▸ BRIEF: Look for the string "starting" and copy every line that has it.

━━━━━━━━━━━━━━━━

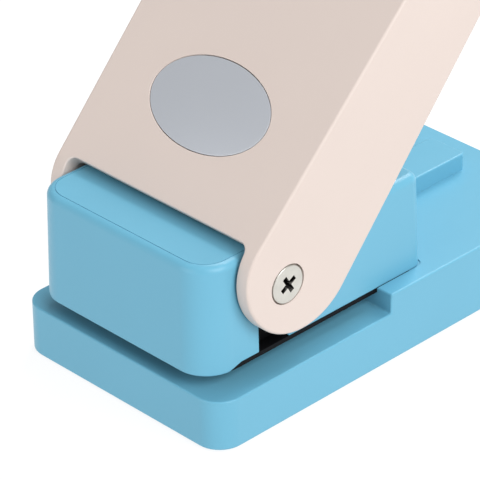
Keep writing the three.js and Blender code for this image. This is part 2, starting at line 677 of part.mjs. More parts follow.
// Wide, thin head sunk flush in the handle's side, with a cross recess.
function pivotScrew(side) {
  const face = HANDLE_HALF_WIDTH - 0.08;
  const [head0, head1] = spread(HANDLE_HALF_WIDTH - SCREW_HEAD_HEIGHT, face, side);
  const [shaft0, shaft1] = spread(AXLE_HALF - 6.5, HANDLE_HALF_WIDTH - 0.5, side);
  const { halfLength, halfWidth, depth } = CROSS;
  const [slot0, slot1] = spread(face - depth, face + 1, side);
  const arm = box(slot0, slot1, -halfLength, halfLength, -halfWidth, halfWidth);
  const cross = arm.add(arm.rotate([90, 0, 0])).rotate([SCREW_TURN_DEGREES, 0, 0]);
  return rod(head0, head1, 0, 0, SCREW_HEAD_RADIUS, 32)
    .add(rod(shaft0, shaft1, 0, 0, SCREW_SHAFT, FINE))
    .subtract(cross);
}

// ---------------------------------------------------------------- assembly

addPart(punch, 'base_shell', baseShell(), BLUE_PLASTIC);
addPart(punch, 'bottom_plate', bottomPlate(), BLUE_PLASTIC);
addPart(punch, 'chip_tray', chipTray(), GREY_PLASTIC);
addPart(punch, 'die_plate', diePlate(), BRIGHT_STEEL);
addPart(punch, 'steel_frame', steelFrame(), BLACK_STEEL);
addPart(punch, 'guide_bush', guideBush(), BRASS);
addPart(punch, 'punch_pin', punchPin(), BRIGHT_STEEL);
addPart(punch, 'punch_cap', punchCap(), BLACK_STEEL);
addPart(punch, 'retaining_clip', retainingClip(), BRIGHT_STEEL);
addPart(punch, 'return_spring', returnSpring(), BRIGHT_STEEL);
addPart(punch, 'front_cover', frontCover(), BLUE_PLASTIC);
addPart(punch, 'rear_cover', rearCover(), BLUE_PLASTIC);

const CORNERS = ['front_left', 'front_right', 'rear_left', 'rear_right'];
CORNERS.forEach((corner, i) => {
  const baseScrew = countersunkScrew(...BASE_SCREWS[i], FOOT_DROP + TOUCH, BASE_SCREW);
  const frameScrew = countersunkScrew(...FRAME_SCREWS[i], DIE_BOTTOM + TOUCH, FRAME_SCREW);
  const coverScrew = countersunkScrew(...COVER_SCREWS[i], FRAME_BOTTOM + TOUCH, COVER_SCREW);
  addPart(punch, `foot_${corner}`, rubberFoot(...FEET[i]), BLACK_RUBBER);
  addPart(punch, `base_screw_${corner}`, baseScrew, NICKEL);
  addPart(punch, `frame_screw_${corner}`, frameScrew, NICKEL);
  addPart(punch, `frame_nut_${corner}`, hexNut(...FRAME_SCREWS[i], FRAME_TOP + TOUCH), NICKEL);
  addPart(punch, `cover_screw_${corner}`, coverScrew, NICKEL);
});

addPart(handle, 'handle_shell', handleShell(), CREAM_PLASTIC);
addPart(handle, 'oval_badge', ovalBadge(), SILVER);
addPart(handle, 'lever_bracket', leverBracket(), BLACK_STEEL);
addPart(handle, 'press_pin', pressPin(), BRIGHT_STEEL);
addPart(handle, 'pivot_axle', pivotAxle(), BRIGHT_STEEL);
['left', 'right'].forEach((name, i) => {
  const side = [-1, 1][i];
  addPart(handle, `pivot_spacer_${name}`, pivotSpacer(side), GREY_PLASTIC);
  addPart(handle, `pivot_screw_${name}`, pivotScrew(side), NICKEL);
  addPart(handle, `bracket_screw_${name}`, bracketScrew(...BRACKET_SCREWS[i]), NICKEL);
});

export default punch;
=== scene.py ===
"""A compact single-hole punch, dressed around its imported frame.

Lengths are in millimetres and angles in degrees, unless a name or a comment says otherwise.
"""

import json
import math

import bmesh
import bpy
from mathutils import Matrix, Vector


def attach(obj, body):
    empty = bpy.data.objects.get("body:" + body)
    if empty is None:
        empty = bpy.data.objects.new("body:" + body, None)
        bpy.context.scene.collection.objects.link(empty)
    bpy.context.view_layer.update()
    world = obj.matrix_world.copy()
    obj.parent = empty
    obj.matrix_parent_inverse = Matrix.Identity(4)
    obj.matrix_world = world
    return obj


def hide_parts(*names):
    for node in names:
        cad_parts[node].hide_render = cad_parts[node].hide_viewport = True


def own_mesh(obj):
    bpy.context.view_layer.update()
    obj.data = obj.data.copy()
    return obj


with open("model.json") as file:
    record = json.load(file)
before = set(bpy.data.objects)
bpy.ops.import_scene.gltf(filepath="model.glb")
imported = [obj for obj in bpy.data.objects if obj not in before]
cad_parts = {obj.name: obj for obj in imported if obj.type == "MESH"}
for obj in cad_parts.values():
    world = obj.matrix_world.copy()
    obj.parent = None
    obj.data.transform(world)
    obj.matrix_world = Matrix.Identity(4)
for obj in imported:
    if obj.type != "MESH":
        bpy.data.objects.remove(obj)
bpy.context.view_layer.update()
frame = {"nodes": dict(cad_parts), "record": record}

MM = 0.001


# ---------------------------------------------------------------- camera and light

CAMERA_PLACE_M = (0.32475, -0.3295, 0.28826)
CAMERA_AZIMUTH, CAMERA_ELEVATION, CAMERA_ROLL = 45.89, 30.82, -0.75
CAMERA_LENS, CAMERA_SENSOR = 243.8, 36
CAMERA_NEAR_M, CAMERA_FAR_M = 0.01, 20

WORLD_STRENGTH = 0.34
LIGHT_TARGET_M = (0, 0, 0.03)
LIGHTS = (  # name, place in metres, size in metres, power in watts
    ("Key", (0.95, -0.05, 0.72), 0.8, 13),
    ("Front", (-0.25, -1.15, 0.32), 1.0, 6.5),
    ("Back", (-0.16, 0.76, 0.92), 0.7, 12),
)


def make_camera():
    azimuth, elevation, roll = (math.radians(a) for a in
                                (CAMERA_AZIMUTH, CAMERA_ELEVATION, CAMERA_ROLL))
    across = Vector((math.cos(azimuth), math.sin(azimuth), 0))
    forward = Vector((-math.sin(azimuth) * math.cos(elevation),
                      math.cos(azimuth) * math.cos(elevation), -math.sin(elevation)))
    above = across.cross(forward)
    right = math.cos(roll) * across + math.sin(roll) * above
    up = math.cos(roll) * above - math.sin(roll) * across
    data = bpy.data.cameras.new("Camera")
    data.sensor_width = CAMERA_SENSOR
    data.lens = CAMERA_LENS
    data.clip_start, data.clip_end = CAMERA_NEAR_M, CAMERA_FAR_M
    camera = bpy.data.objects.new("Camera", data)
    turn = Matrix((right, up, -forward)).transposed().to_4x4()
    camera.matrix_world = Matrix.Translation(CAMERA_PLACE_M) @ turn
    bpy.context.scene.collection.objects.link(camera)
    bpy.context.scene.camera = camera


def area_light(name, place, size, power):
    data = bpy.data.lights.new(name, "AREA")
    data.shape = "SQUARE"
    data.size = size
    data.energy = power
    light = bpy.data.objects.new(name, data)
    light.location = place
    light.rotation_mode = "QUATERNION"
    aim = Vector(LIGHT_TARGET_M) - Vector(place)
    light.rotation_quaternion = aim.to_track_quat("-Z", "Y")
    bpy.context.scene.collection.objects.link(light)


def make_studio():
    world = bpy.data.worlds.new("Studio")
    world.use_nodes = True
    background = world.node_tree.nodes["Background"]
    background.inputs["Color"].default_value = (1, 1, 1, 1)
    background.inputs["Strength"].default_value = WORLD_STRENGTH
    bpy.context.scene.world = world
    for light in LIGHTS:
        area_light(*light)
    bpy.context.scene.view_settings.view_transform = "Standard"


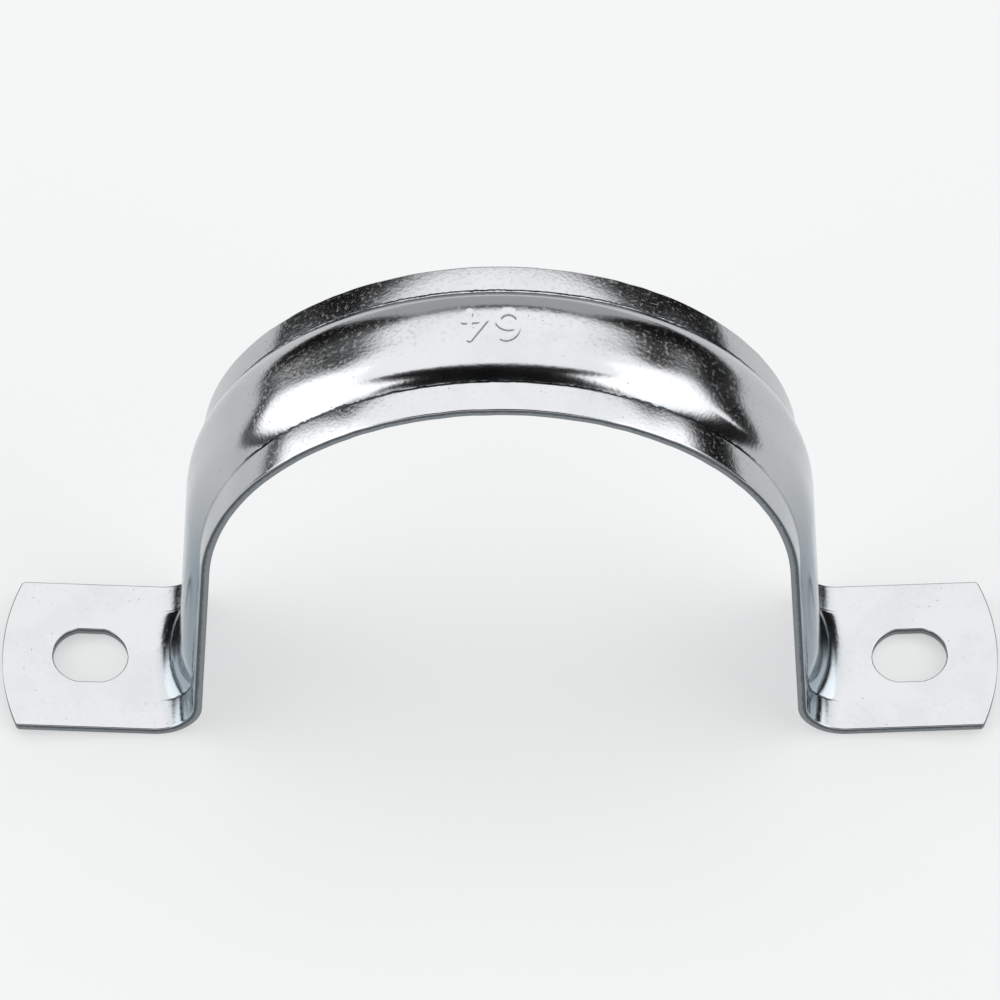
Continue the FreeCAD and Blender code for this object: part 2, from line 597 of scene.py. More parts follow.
@dataclass
class StripGrid:
    """Rows and columns that cover the bent strip from one foot's plate to the other.

    The mesh is finest at the creases and under the stamp. A share of a stretch runs from its end
    nearer the crown.
    """

    sizes: StripSizes
    stamp: SizeStamp
    mark: PressMark = field(default_factory=PressMark)
    roll: float = 0.16
    burr: float = 0.05
    nick_width: float = 0.15
    near_nick: float = 0.02
    far_groove: float = 0.05
    groove_width: float = 0.26
    groove_wall: float = 0.08
    fillet_fullness: float = 2.2
    near_bow: float = 0.2
    far_bow: float = 0.12
    crease_wander: float = 0.03
    edge_wander: float = 0.035
    crease_slow_mm: float = 1.1
    crease_slow_share: float = 0.6
    crease_quick_mm: float = 0.45
    crease_hold: float = 0.7
    edge_mm: float = 1.6
    near_seed: int = 11
    far_seed: int = 23
    bead_share: float = 0.5
    bead_mm: float = 0.45
    bead_seed: int = 61
    bead_fade_mm: tuple[float, float] = (24.0, 34.0)
    nick_spread: float = 0.45
    groove_lead: float = 0.06
    rounded_from_leg: float = 0.7
    rounded_full_bend: float = 0.5
    crease_steps: Sequence[float] = (0.38, 0.33, 0.29, 0.25, 0.21, 0.14, 0.08, 0.03, -0.02, -0.09)
    flange_from_rib: float = 0.5
    flange_from_groove: float = 0.2
    guard_pitch: float = 0.06
    side_pitch: float = 0.18
    side_lines: int = 9
    fine_pitch: float = 0.1
    crown_pitch: float = 0.3
    crown_half: float = 4.2
    least_gap: float = 0.05
    stamp_margin: float = 0.4
    flange_lines: int = 7
    inner_flange_lines: int = 5
    groove_lines: int = 16
    arch_rows: int = 104
    leg_rows: int = 40
    bend_rows: int = 48
    land_rows: int = 5

    def edge_profile(self) -> list[tuple[float, float]]:
        """Section of a sheared edge.

        Returns:
            Inset and depth down the edge, from the outer face to the inner one.
        """
        sheet, roll, burr = self.sizes.sheet, self.roll, self.burr
        rolled = [
            (roll * (1 - math.sin(a)), roll * (1 - math.cos(a)))
            for a in np.linspace(0, math.pi / 2, 5)
        ]
        torn = [
            (burr * (1 - math.cos(a)), sheet - burr * (1 - math.sin(a)))
            for a in np.linspace(0, math.pi / 2, 3)
        ]
        return rolled + torn

    def outer_places(self) -> np.ndarray:
        """Places across the outer face, fine at the creases and under the stamp.

        Returns:
            The places, from the near edge to the far one.
        """
        sizes = self.sizes
        edge, rib = sizes.half_width - self.roll, sizes.rib_half
        flange = np.linspace(edge, rib + self.flange_from_rib, self.flange_lines)
        flange = np.insert(flange, 1, flange[0] - self.guard_pitch)
        crease = rib + np.array(self.crease_steps)
        side = rib - self.nick_width - self.side_pitch * np.arange(0, self.side_lines)
        stamp_low = self.stamp.centre_y - self.stamp.height / 2 - self.stamp_margin
        stamp_high = self.stamp.centre_y + self.stamp.height / 2 + self.stamp_margin
        fine = np.arange(stamp_low, stamp_high, self.fine_pitch)
        coarse = np.arange(-self.crown_half, self.crown_half, self.crown_pitch)
        coarse = coarse[(coarse < stamp_low) | (coarse > stamp_high)]
        half = np.concatenate([flange, crease, side])
        side_end = half.min()
        middle = np.concatenate([coarse, fine])
        middle = middle[np.abs(middle) < side_end - self.least_gap]
        return np.unique(np.round(np.concatenate([-half, middle, half]), 5))

    def inner_places(self) -> np.ndarray:
        """Places across the inner face.

        Returns:
            The places, from the near edge to the far one.
        """
        sizes = self.sizes
        edge, start = sizes.half_width - self.burr, sizes.groove_half + self.flange_from_groove
        flange = np.linspace(edge, start, self.inner_flange_lines)
        flange = np.insert(flange, 1, flange[0] - self.guard_pitch)
        groove = sizes.groove_half * np.sin(np.linspace(0, math.pi / 2, self.groove_lines))
        half = np.concatenate([flange, groove])
        return np.unique(np.round(np.concatenate([-half, half]), 5))

    def columns(self) -> list[Column]:
        """The ring of lines round the strip, starting at the near edge of its outer face.

        Returns:
            Columns in order: outer face, far edge, inner face, near edge.
        """
        half_width = self.sizes.half_width
        outer = [Column(y, 0.0, Face.OUTER) for y in self.outer_places()]
        inner = [Column(y, self.sizes.sheet, Face.INNER) for y in self.inner_places()[::-1]]
        profile = self.edge_profile()[1:-1]
        far = [Column(half_width - inset, depth, Face.OUTER, True) for inset, depth in profile]
        near = [Column(-column.y, column.depth, Face.OUTER, True) for column in far[::-1]]
        return outer + far + inner + near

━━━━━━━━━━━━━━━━

▸ EXERCISE ANSWER:
Keep writing the three.js and Blender code for this image. This is part 2, starting at line 677 of part.mjs. More parts follow.
        """The ring of lines round the strip, starting at the near edge of its outer face.